The ends of this wire are connected to the two pins marked as internal connection in the pinout (see above).

So this is giving a low impedance connection between those pins. The data sheet does not say anything about this. The purpose is probably to provide a possibility for the circuit to detect if a tube is plugged into it's socket or not. Speaking of sockets, these are harder to find than the actual tube.

The tubes come in nice blue/white boxes:

The boxes give excellent internal support for the tube:

The photo above shows nicely how the numerals are arranged in layers. At the side they are supported by ceramic rods.

These provide insulation between the cathodes.

The order in which the numerals are arranged is well thought out for best visibility.

Close up:

Most people who are into tubes come across Nixies at some point and a nice application for them is a digital clock:

I built this almost 20 years ago and I found it in a closet where it sat unused for more than 10 years. Still works fine.

Here a video with the clock in action:

A close up of the seconds counter:

They would also make nice volume or source indicators on preamps.

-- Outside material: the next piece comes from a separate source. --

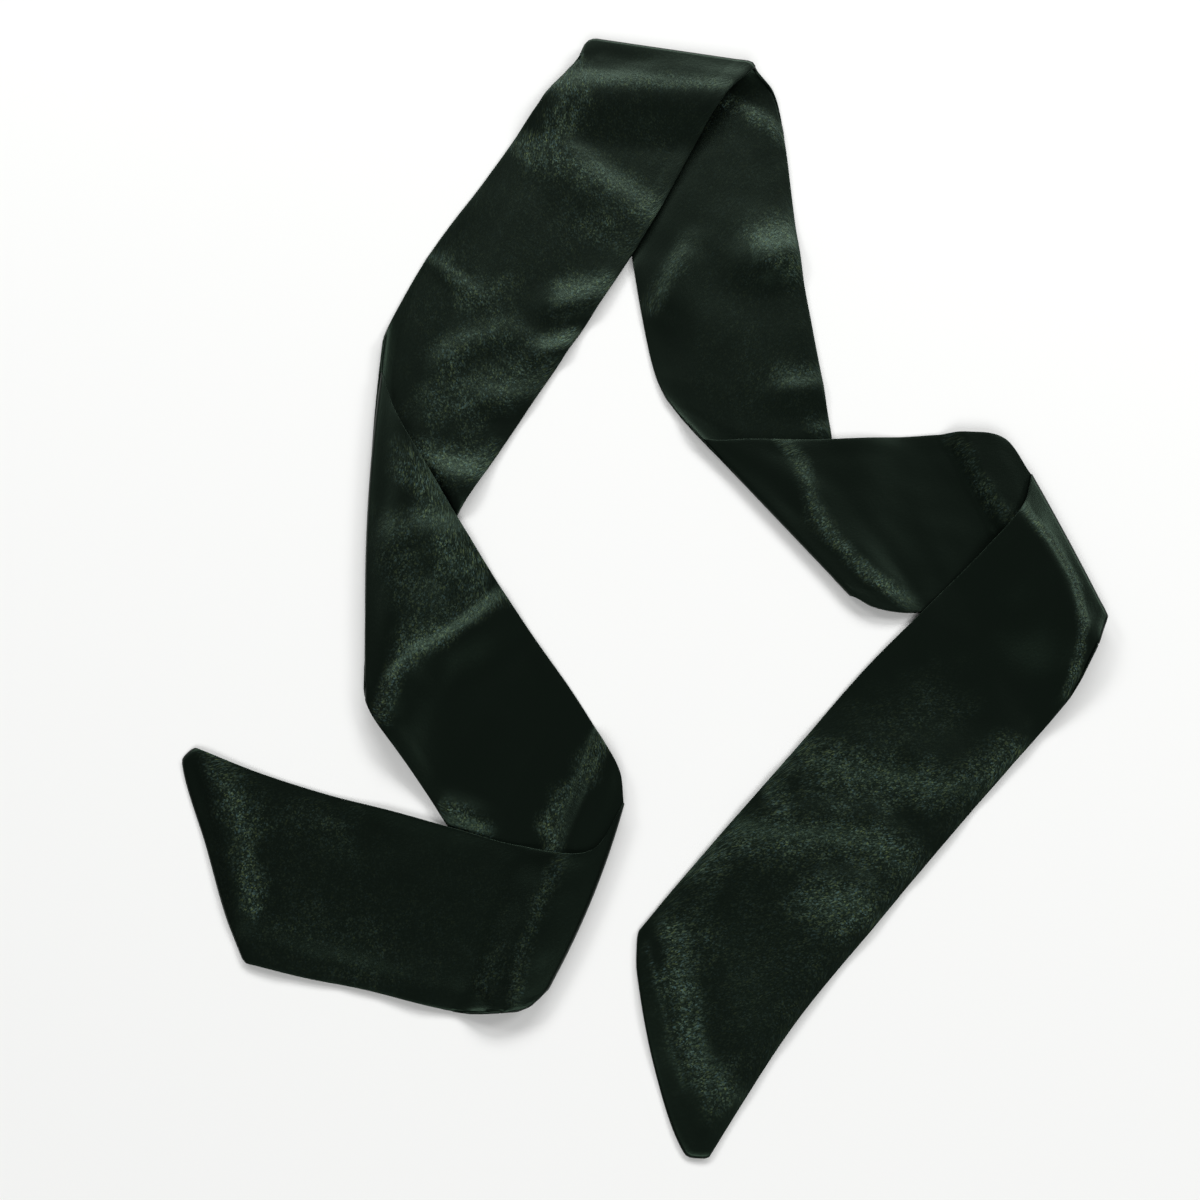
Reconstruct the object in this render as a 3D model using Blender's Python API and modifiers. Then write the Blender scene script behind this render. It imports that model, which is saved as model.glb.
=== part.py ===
"""A long satin sash, laid on a table in a loose loop.

The sash is one doubled strip of satin, sewn and turned, with both ends cut on a slant. It lies in six
stretches. At each of the five folds the cloth rolls over and lies on itself, so the two faces of the
sash take turns on top. Lengths in the tables are in millimetres and the model is in metres, +Z up. The
origin is on the table, under the middle of the sash.
"""

from collections import namedtuple
from math import cos, pi, sin, sqrt

import bmesh
import bpy
from mathutils import Vector

# ---------------------------------------------------------------------------
# Driving dimensions
# ---------------------------------------------------------------------------

MM = 0.001
SASH_WIDTH = 80.0
WALL = 1.2                      # two layers of satin with the seam allowance between them
SEAM_GAP = 0.3                  # clear space between two stretches, and between two layers
TURN_GAP = 0.5                  # clear height between two stretches at a fold, where their rims lean
LAYER_STEP = WALL + SEAM_GAP    # how far an upper layer lies above the one under it
OVERHANG = 0.06 * SASH_WIDTH    # distance that an upper layer runs level past the edge under it
DROP = 0.12 * SASH_WIDTH        # distance in which it then comes down to the table
END_FADE = 0.6 * SASH_WIDTH     # length over which the shape of a cut end or fold dies away

RIBS = 40                       # steps along one stretch
STRANDS = 8                     # steps across the sash
EDGE_STEPS = 24                 # steps along an edge that another layer falls over

MIDDLE = Vector((22.2, 18.4))   # middle of the laid sash, in the tables' coordinates

# A fold, seen at one edge of the sash: the edge turns at (x, y), at the height nose. The lower
# stretch leaves the table at reach inside the fold's outline. The upper stretch tops out at height,
# crest inside the outline, and lies flat again run past that.
FoldEnd = namedtuple("FoldEnd", "x y nose reach crest height run")

# The outline between the two edges swells by bow. The upper stretch falls over the crossed edge of
# the lower one.
Fold = namedtuple("Fold", "at_fold_edge at_seam_edge bow crossed")

FOLDS = {
    "lower_turn": Fold(
        FoldEnd(x=10.5, y=-93.0, nose=5.0, reach=22.0, crest=15.0, height=10.0, run=20.0),
        FoldEnd(x=-25.5, y=-178.0, nose=3.0, reach=14.0, crest=12.0, height=6.5, run=20.0),
        bow=3.0, crossed="seam"),
    "left_turn": Fold(
        FoldEnd(x=-102.0, y=108.0, nose=3.6, reach=12.0, crest=8.0, height=7.0, run=16.0),
        FoldEnd(x=-104.8, y=-33.5, nose=3.0, reach=9.0, crest=6.0, height=5.5, run=16.0),
        bow=3.2, crossed="seam"),
    "top_turn": Fold(
        FoldEnd(x=-6.5, y=280.0, nose=4.0, reach=18.0, crest=12.0, height=8.5, run=26.0),
        FoldEnd(x=75.5, y=265.0, nose=7.0, reach=24.0, crest=14.0, height=13.0, run=26.0),
        bow=0.0, crossed="fold"),
    "middle_turn": Fold(
        FoldEnd(x=38.5, y=86.0, nose=3.2, reach=10.0, crest=26.0, height=8.0, run=22.0),
        FoldEnd(x=114.5, y=1.5, nose=4.5, reach=12.0, crest=7.0, height=7.0, run=10.0),
        bow=0.0, crossed="seam"),
    "right_turn": Fold(
        FoldEnd(x=198.5, y=58.0, nose=5.5, reach=26.0, crest=9.0, height=11.0, run=26.0),
        FoldEnd(x=230.0, y=-9.5, nose=4.8, reach=22.0, crest=8.5, height=9.5, run=26.0),
        bow=0.5, crossed="seam"),
}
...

Close up which shows the layering of the numerals:

Here the glow around the metal is nicely visible:

When the seconds count away and the numerals jump around, this gives a sense of depth.

Here from a more extreme side angle:

The logic board of the clock, built with '74' series TTL ICs:

There were also TTL decoder chips available specifically for Nixie tubes. Each of the cathodes got connected to a pin and the IC decoded a 4-bit binary number such that the correct cathode got shorted to ground. If the decoding is not done properly also several numbers can be illuminated at the same time. Here simulated with a longer exposure time on the camera:

These Nixie tubes have a very cool retro look to them.

I hope you enjoyed this installment of the tube of the month series about the Burroughs B-6091 Nixie indicator tube.

Best regards



  1. It reminds me the old Schlumberger frequency meter/period meter I used at work to finely set helicopter engines. The "dance" of the glowing numbers was fascinating.


  2. Just wondering what the difference is (if any) between the Burroughs nixie tubes and the very common Russian nixies.

    1. Hi!
      There are many different types of Nixies form various manufacturers. Most work on the same principle. Check the data sheets for differences

  3. Many years ago (1970's) a father of my friend built a digital clock just like yours: 74 TTL chips, Nixie tubes and a crystal oscillator because 50Hz was not accurate enough.

  4. Mine uses discrete logic - I can't claim to have designed it, that was found on the net, but I did actually understand it when I built it. Mine gets a little weird sometimes - it'll run perfectly for a long while and then get erratic.

    I have a design here somewhere for a crystal timebase but the wall power supply has really been accurate enough. I put in a neon lamp for AM/PM indication at the right hand end.

    I really like mine too - and like yours it sat idle for some years. Back up and running again now, too, ticking off the seconds until you return to Brooklyn.

  5. The little glass tube would initially contain a small amount of mercury. After manufacture, a high current is passed through the coil that is wrapped around it, releasing mercury vapor into the gas mixture inside the tube. This greatly extends the lifetime of the tube and is responsible for a faint violet glow around the digits.